■ **Data in this exercise**
****************************************

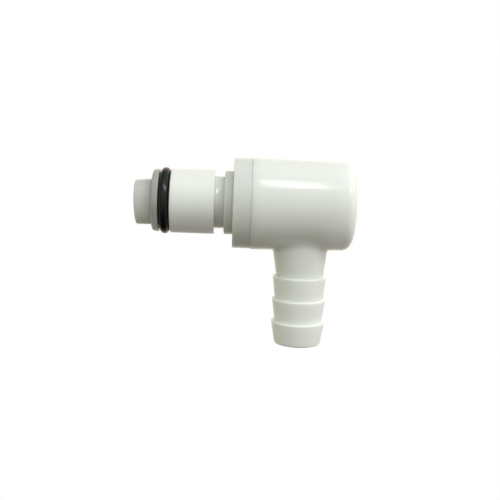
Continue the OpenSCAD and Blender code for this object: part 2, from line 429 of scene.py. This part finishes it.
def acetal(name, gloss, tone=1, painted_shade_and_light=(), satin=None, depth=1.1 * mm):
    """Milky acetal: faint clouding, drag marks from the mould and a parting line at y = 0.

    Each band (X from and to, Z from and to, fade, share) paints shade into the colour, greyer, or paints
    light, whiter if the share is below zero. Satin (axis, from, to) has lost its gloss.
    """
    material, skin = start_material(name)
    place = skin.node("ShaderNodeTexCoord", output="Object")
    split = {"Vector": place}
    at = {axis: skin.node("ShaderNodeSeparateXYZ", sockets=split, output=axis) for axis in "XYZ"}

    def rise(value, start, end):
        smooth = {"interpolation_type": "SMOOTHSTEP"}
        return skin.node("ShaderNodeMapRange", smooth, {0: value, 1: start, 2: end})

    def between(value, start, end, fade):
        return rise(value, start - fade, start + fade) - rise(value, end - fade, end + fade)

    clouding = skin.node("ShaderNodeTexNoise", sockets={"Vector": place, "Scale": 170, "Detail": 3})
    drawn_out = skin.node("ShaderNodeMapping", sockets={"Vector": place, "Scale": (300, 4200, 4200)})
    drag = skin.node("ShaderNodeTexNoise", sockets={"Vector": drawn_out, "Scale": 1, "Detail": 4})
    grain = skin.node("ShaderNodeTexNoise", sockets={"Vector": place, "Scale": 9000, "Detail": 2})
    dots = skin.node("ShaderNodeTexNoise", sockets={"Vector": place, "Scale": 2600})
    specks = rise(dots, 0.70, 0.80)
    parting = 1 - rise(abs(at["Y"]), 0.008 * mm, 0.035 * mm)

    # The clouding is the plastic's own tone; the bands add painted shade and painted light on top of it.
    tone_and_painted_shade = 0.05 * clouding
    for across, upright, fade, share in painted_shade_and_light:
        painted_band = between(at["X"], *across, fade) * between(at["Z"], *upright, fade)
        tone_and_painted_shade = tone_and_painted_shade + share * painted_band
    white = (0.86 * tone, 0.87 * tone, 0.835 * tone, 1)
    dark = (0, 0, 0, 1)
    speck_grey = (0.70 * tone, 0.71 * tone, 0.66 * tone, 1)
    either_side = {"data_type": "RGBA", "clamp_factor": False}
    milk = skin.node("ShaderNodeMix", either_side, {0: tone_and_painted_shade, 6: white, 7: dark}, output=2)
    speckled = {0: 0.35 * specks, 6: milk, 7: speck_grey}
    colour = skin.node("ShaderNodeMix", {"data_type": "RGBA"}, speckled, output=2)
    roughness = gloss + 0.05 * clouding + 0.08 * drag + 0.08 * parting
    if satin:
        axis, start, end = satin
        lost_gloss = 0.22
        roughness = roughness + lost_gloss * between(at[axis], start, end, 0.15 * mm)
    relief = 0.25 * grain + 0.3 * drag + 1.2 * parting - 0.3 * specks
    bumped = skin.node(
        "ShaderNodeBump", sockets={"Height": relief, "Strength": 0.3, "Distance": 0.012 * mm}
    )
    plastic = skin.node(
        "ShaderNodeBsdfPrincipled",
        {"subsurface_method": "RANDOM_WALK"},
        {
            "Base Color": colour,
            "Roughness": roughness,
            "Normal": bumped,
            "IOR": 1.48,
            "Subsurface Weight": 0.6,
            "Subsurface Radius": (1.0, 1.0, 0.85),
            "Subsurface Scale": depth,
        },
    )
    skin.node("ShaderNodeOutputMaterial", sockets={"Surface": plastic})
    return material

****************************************

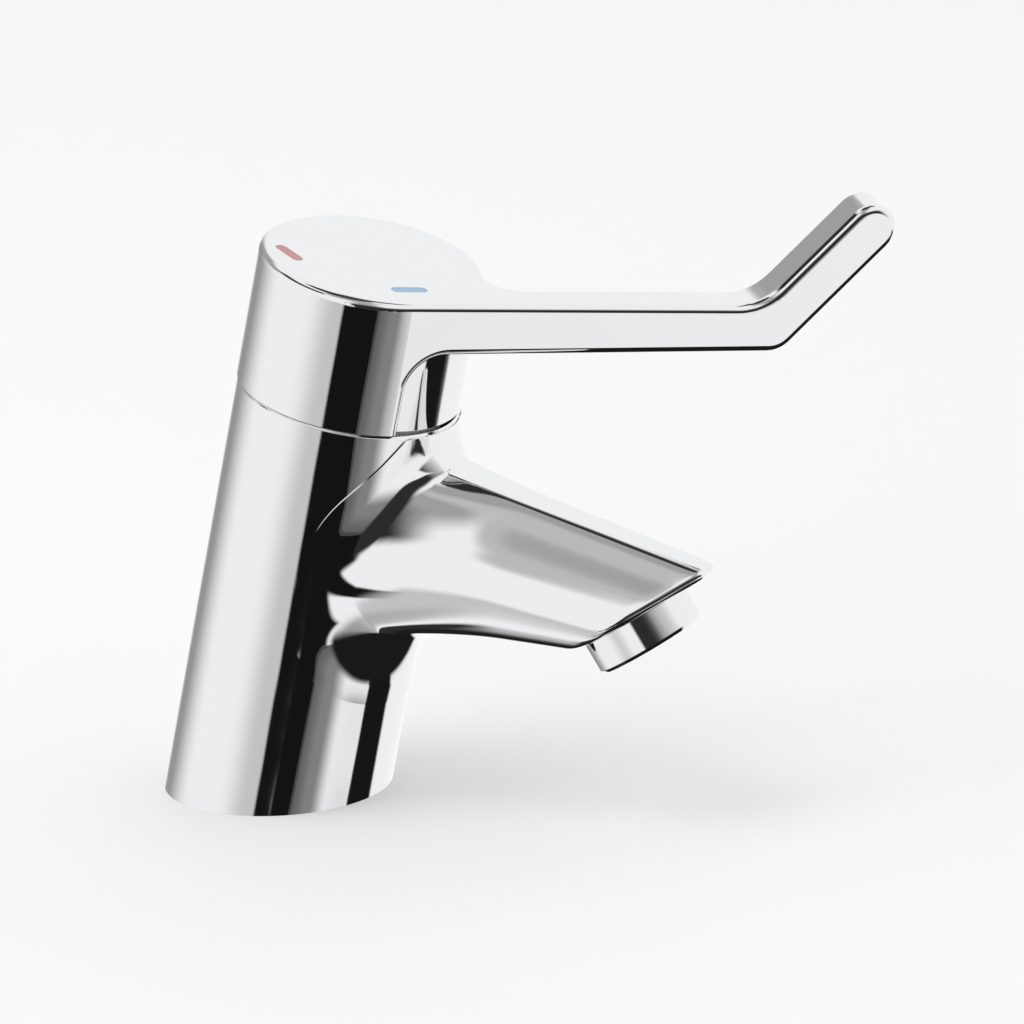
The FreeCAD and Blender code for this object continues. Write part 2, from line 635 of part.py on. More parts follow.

****************************************

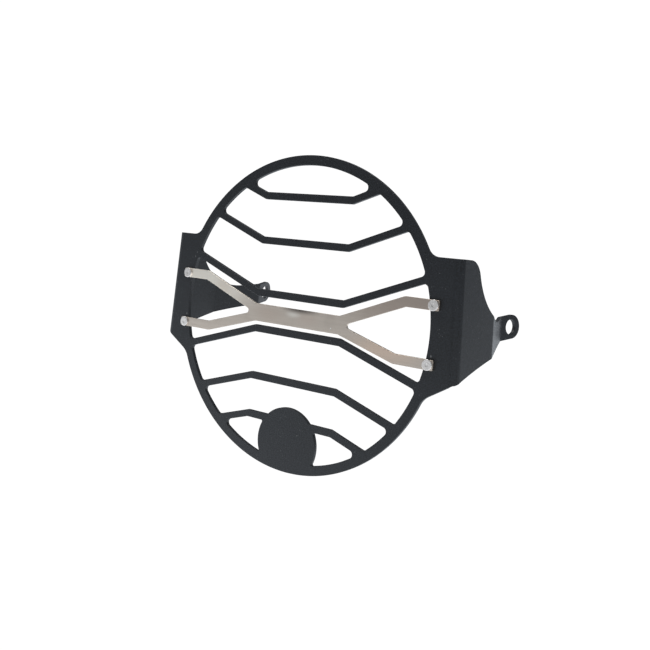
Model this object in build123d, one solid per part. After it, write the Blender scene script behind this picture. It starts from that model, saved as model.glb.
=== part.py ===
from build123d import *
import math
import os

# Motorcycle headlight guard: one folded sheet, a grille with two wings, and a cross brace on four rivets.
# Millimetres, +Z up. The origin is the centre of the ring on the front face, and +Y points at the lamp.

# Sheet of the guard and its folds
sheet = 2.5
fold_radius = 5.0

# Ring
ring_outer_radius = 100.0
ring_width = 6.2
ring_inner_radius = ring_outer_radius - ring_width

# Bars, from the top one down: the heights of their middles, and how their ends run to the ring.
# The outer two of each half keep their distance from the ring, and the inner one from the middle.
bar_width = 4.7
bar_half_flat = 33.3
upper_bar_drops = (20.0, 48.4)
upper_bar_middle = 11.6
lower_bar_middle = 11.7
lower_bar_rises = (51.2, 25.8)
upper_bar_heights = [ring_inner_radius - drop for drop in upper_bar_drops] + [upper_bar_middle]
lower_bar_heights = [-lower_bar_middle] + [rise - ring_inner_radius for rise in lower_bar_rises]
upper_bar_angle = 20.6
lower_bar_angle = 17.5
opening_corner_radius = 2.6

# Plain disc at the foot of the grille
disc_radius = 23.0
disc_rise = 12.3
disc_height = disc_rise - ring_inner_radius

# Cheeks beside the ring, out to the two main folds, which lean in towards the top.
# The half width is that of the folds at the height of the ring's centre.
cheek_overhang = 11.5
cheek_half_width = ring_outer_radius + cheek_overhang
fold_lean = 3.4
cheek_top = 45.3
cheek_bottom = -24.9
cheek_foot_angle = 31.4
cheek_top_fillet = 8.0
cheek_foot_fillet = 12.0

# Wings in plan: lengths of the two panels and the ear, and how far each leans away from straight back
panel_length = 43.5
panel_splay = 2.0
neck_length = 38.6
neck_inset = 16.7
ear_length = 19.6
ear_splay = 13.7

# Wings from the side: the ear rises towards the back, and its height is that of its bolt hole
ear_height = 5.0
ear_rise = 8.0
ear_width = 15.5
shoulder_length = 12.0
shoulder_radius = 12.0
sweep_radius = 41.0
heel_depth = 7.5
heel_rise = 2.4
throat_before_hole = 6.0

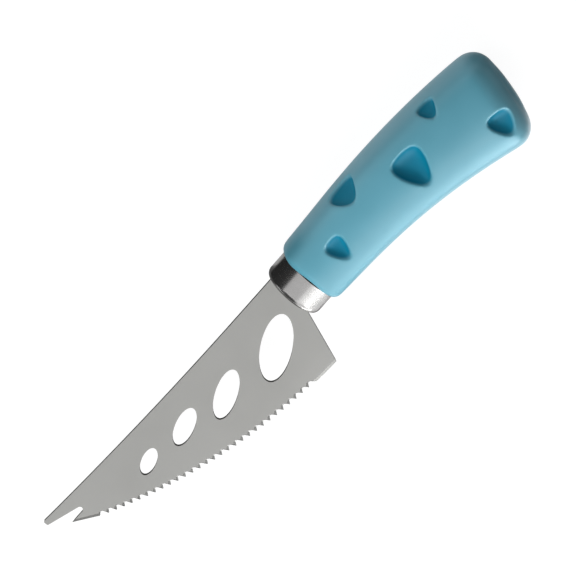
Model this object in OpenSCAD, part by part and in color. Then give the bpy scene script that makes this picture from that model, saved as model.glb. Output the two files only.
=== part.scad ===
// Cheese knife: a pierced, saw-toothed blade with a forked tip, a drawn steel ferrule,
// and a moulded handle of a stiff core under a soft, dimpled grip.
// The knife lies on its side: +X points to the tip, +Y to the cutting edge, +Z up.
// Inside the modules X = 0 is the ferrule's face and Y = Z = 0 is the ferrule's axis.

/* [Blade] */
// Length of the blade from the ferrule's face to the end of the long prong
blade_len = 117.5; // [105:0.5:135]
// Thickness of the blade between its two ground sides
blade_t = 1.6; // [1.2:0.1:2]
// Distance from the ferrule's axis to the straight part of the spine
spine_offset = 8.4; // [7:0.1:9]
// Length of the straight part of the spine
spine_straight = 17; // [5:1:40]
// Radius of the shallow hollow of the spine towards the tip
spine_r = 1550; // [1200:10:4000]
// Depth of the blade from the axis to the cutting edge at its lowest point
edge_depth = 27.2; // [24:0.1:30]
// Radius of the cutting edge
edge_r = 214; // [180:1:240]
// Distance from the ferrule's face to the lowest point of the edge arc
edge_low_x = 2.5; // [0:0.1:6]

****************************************

■ **Challenge**
Extract from the records above the lines from the one containing "Model this object in build123d, one" to the one containing "fold_radius = 5.0", both lines included, exactly as they appear and with nothing else.

■ **Written response**
Model this object in build123d, one solid per part. After it, write the Blender scene script behind this picture. It starts from that model, saved as model.glb.
=== part.py ===
from build123d import *
import math
import os

# Motorcycle headlight guard: one folded sheet, a grille with two wings, and a cross brace on four rivets.
# Millimetres, +Z up. The origin is the centre of the ring on the front face, and +Y points at the lamp.

# Sheet of the guard and its folds
sheet = 2.5
fold_radius = 5.0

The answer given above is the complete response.